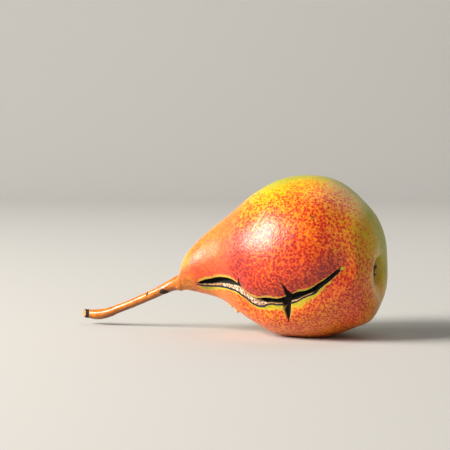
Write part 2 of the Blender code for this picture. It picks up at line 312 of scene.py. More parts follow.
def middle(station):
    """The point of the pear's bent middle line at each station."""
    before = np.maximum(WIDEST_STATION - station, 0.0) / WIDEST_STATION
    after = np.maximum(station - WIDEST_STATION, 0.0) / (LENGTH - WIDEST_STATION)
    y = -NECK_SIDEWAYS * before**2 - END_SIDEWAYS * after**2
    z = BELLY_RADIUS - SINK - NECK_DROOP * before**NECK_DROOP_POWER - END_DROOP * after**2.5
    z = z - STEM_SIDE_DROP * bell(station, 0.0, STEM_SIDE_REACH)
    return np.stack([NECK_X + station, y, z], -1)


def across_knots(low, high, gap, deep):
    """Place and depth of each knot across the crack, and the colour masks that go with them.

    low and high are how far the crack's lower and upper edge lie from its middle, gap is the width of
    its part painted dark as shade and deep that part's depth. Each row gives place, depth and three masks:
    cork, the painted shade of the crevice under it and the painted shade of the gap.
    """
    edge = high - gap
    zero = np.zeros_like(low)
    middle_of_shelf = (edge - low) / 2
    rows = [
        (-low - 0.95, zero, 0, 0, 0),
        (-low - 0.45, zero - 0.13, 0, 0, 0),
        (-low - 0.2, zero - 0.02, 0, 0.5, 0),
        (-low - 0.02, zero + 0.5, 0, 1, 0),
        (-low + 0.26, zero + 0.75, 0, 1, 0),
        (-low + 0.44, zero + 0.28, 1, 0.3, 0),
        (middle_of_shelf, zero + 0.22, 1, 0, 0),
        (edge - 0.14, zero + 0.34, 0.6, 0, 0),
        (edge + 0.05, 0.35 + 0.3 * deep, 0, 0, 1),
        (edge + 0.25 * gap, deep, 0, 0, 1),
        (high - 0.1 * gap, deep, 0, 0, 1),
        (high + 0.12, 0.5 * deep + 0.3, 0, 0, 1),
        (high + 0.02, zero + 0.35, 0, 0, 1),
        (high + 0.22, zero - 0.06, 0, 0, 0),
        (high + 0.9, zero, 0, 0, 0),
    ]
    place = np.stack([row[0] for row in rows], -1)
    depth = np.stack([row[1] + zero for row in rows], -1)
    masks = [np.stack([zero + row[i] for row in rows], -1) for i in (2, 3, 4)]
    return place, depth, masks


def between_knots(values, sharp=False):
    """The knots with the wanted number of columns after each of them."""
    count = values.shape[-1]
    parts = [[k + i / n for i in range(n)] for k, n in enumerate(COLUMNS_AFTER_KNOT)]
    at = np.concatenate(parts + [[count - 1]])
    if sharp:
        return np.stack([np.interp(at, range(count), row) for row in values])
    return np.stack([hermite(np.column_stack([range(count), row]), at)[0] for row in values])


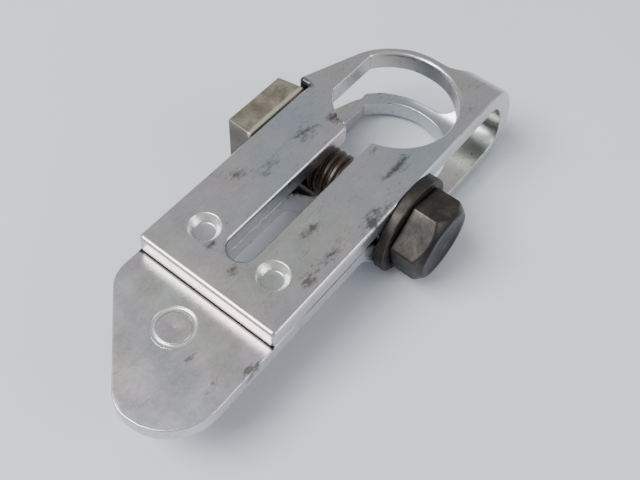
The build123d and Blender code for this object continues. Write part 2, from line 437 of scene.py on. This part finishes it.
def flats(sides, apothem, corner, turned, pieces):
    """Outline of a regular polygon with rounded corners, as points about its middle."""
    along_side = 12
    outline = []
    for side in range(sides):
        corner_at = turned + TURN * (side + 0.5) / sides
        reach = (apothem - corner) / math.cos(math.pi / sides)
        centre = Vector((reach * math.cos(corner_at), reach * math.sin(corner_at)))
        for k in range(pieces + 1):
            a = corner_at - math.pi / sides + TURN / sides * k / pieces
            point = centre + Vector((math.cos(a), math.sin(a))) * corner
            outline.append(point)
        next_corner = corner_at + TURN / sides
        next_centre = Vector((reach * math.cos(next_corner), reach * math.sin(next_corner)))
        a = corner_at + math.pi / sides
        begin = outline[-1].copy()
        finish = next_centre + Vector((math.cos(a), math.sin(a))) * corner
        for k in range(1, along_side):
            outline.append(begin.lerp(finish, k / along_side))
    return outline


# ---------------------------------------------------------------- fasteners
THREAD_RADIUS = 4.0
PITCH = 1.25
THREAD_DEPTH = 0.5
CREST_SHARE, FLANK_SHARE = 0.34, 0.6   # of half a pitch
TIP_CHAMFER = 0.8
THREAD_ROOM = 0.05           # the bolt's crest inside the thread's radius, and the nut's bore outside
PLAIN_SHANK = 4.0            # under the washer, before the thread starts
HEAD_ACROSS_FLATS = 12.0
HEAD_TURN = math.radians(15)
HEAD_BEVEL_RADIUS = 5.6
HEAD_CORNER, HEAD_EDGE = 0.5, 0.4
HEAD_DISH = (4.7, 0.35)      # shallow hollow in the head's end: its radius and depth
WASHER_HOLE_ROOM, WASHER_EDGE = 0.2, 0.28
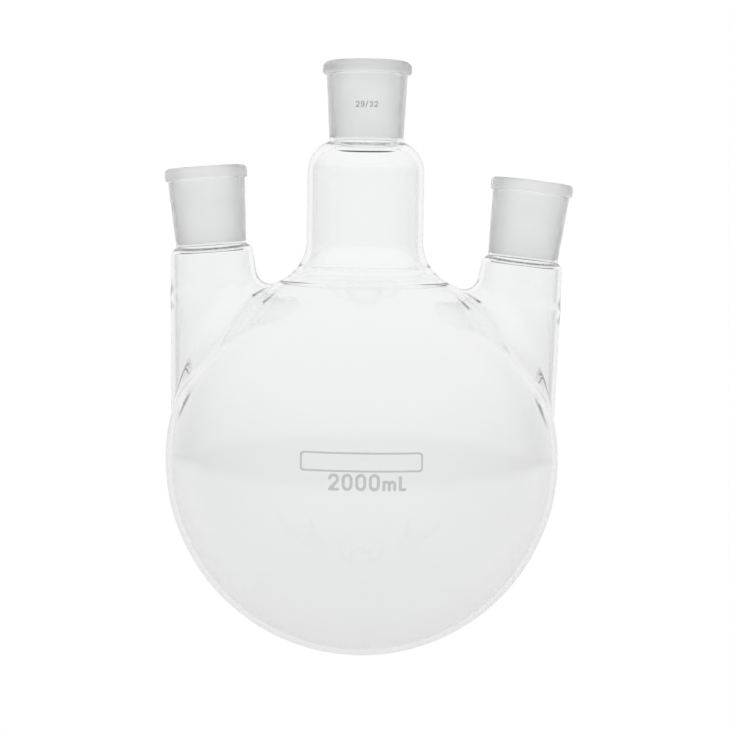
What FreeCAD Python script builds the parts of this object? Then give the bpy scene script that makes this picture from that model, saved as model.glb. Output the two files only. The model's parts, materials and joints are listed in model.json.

REQUIRED WORK: All of the entries above should be written out again exactly.

FULL OUTPUT:
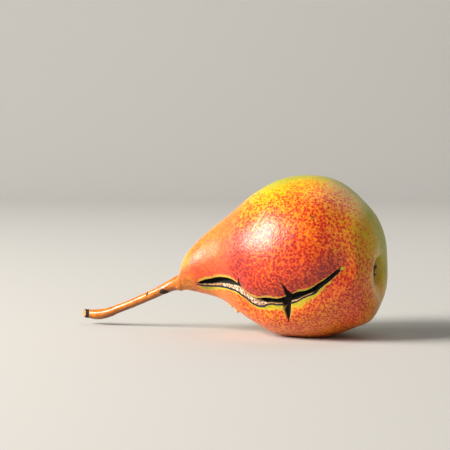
Write part 2 of the Blender code for this picture. It picks up at line 312 of scene.py. More parts follow.
def middle(station):
    """The point of the pear's bent middle line at each station."""
    before = np.maximum(WIDEST_STATION - station, 0.0) / WIDEST_STATION
    after = np.maximum(station - WIDEST_STATION, 0.0) / (LENGTH - WIDEST_STATION)
    y = -NECK_SIDEWAYS * before**2 - END_SIDEWAYS * after**2
    z = BELLY_RADIUS - SINK - NECK_DROOP * before**NECK_DROOP_POWER - END_DROOP * after**2.5
    z = z - STEM_SIDE_DROP * bell(station, 0.0, STEM_SIDE_REACH)
    return np.stack([NECK_X + station, y, z], -1)


def across_knots(low, high, gap, deep):
    """Place and depth of each knot across the crack, and the colour masks that go with them.

    low and high are how far the crack's lower and upper edge lie from its middle, gap is the width of
    its part painted dark as shade and deep that part's depth. Each row gives place, depth and three masks:
    cork, the painted shade of the crevice under it and the painted shade of the gap.
    """
    edge = high - gap
    zero = np.zeros_like(low)
    middle_of_shelf = (edge - low) / 2
    rows = [
        (-low - 0.95, zero, 0, 0, 0),
        (-low - 0.45, zero - 0.13, 0, 0, 0),
        (-low - 0.2, zero - 0.02, 0, 0.5, 0),
        (-low - 0.02, zero + 0.5, 0, 1, 0),
        (-low + 0.26, zero + 0.75, 0, 1, 0),
        (-low + 0.44, zero + 0.28, 1, 0.3, 0),
        (middle_of_shelf, zero + 0.22, 1, 0, 0),
        (edge - 0.14, zero + 0.34, 0.6, 0, 0),
        (edge + 0.05, 0.35 + 0.3 * deep, 0, 0, 1),
        (edge + 0.25 * gap, deep, 0, 0, 1),
        (high - 0.1 * gap, deep, 0, 0, 1),
        (high + 0.12, 0.5 * deep + 0.3, 0, 0, 1),
        (high + 0.02, zero + 0.35, 0, 0, 1),
        (high + 0.22, zero - 0.06, 0, 0, 0),
        (high + 0.9, zero, 0, 0, 0),
    ]
    place = np.stack([row[0] for row in rows], -1)
    depth = np.stack([row[1] + zero for row in rows], -1)
    masks = [np.stack([zero + row[i] for row in rows], -1) for i in (2, 3, 4)]
    return place, depth, masks


def between_knots(values, sharp=False):
    """The knots with the wanted number of columns after each of them."""
    count = values.shape[-1]
    parts = [[k + i / n for i in range(n)] for k, n in enumerate(COLUMNS_AFTER_KNOT)]
    at = np.concatenate(parts + [[count - 1]])
    if sharp:
        return np.stack([np.interp(at, range(count), row) for row in values])
    return np.stack([hermite(np.column_stack([range(count), row]), at)[0] for row in values])


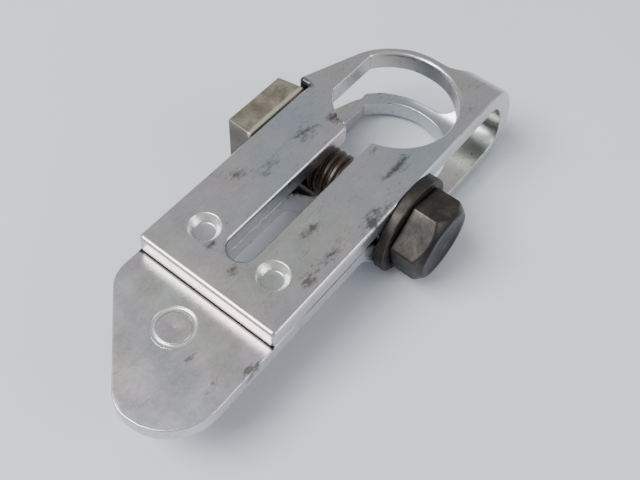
The build123d and Blender code for this object continues. Write part 2, from line 437 of scene.py on. This part finishes it.
def flats(sides, apothem, corner, turned, pieces):
    """Outline of a regular polygon with rounded corners, as points about its middle."""
    along_side = 12
    outline = []
    for side in range(sides):
        corner_at = turned + TURN * (side + 0.5) / sides
        reach = (apothem - corner) / math.cos(math.pi / sides)
        centre = Vector((reach * math.cos(corner_at), reach * math.sin(corner_at)))
        for k in range(pieces + 1):
            a = corner_at - math.pi / sides + TURN / sides * k / pieces
            point = centre + Vector((math.cos(a), math.sin(a))) * corner
            outline.append(point)
        next_corner = corner_at + TURN / sides
        next_centre = Vector((reach * math.cos(next_corner), reach * math.sin(next_corner)))
        a = corner_at + math.pi / sides
        begin = outline[-1].copy()
        finish = next_centre + Vector((math.cos(a), math.sin(a))) * corner
        for k in range(1, along_side):
            outline.append(begin.lerp(finish, k / along_side))
    return outline


# ---------------------------------------------------------------- fasteners
THREAD_RADIUS = 4.0
PITCH = 1.25
THREAD_DEPTH = 0.5
CREST_SHARE, FLANK_SHARE = 0.34, 0.6   # of half a pitch
TIP_CHAMFER = 0.8
THREAD_ROOM = 0.05           # the bolt's crest inside the thread's radius, and the nut's bore outside
PLAIN_SHANK = 4.0            # under the washer, before the thread starts
HEAD_ACROSS_FLATS = 12.0
HEAD_TURN = math.radians(15)
HEAD_BEVEL_RADIUS = 5.6
HEAD_CORNER, HEAD_EDGE = 0.5, 0.4
HEAD_DISH = (4.7, 0.35)      # shallow hollow in the head's end: its radius and depth
WASHER_HOLE_ROOM, WASHER_EDGE = 0.2, 0.28
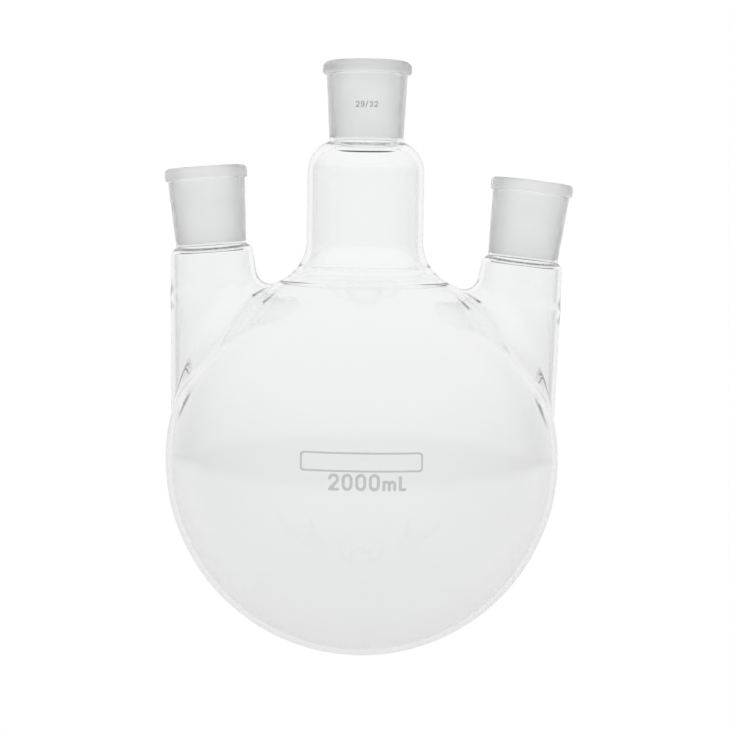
What FreeCAD Python script builds the parts of this object? Then give the bpy scene script that makes this picture from that model, saved as model.glb. Output the two files only. The model's parts, materials and joints are listed in model.json.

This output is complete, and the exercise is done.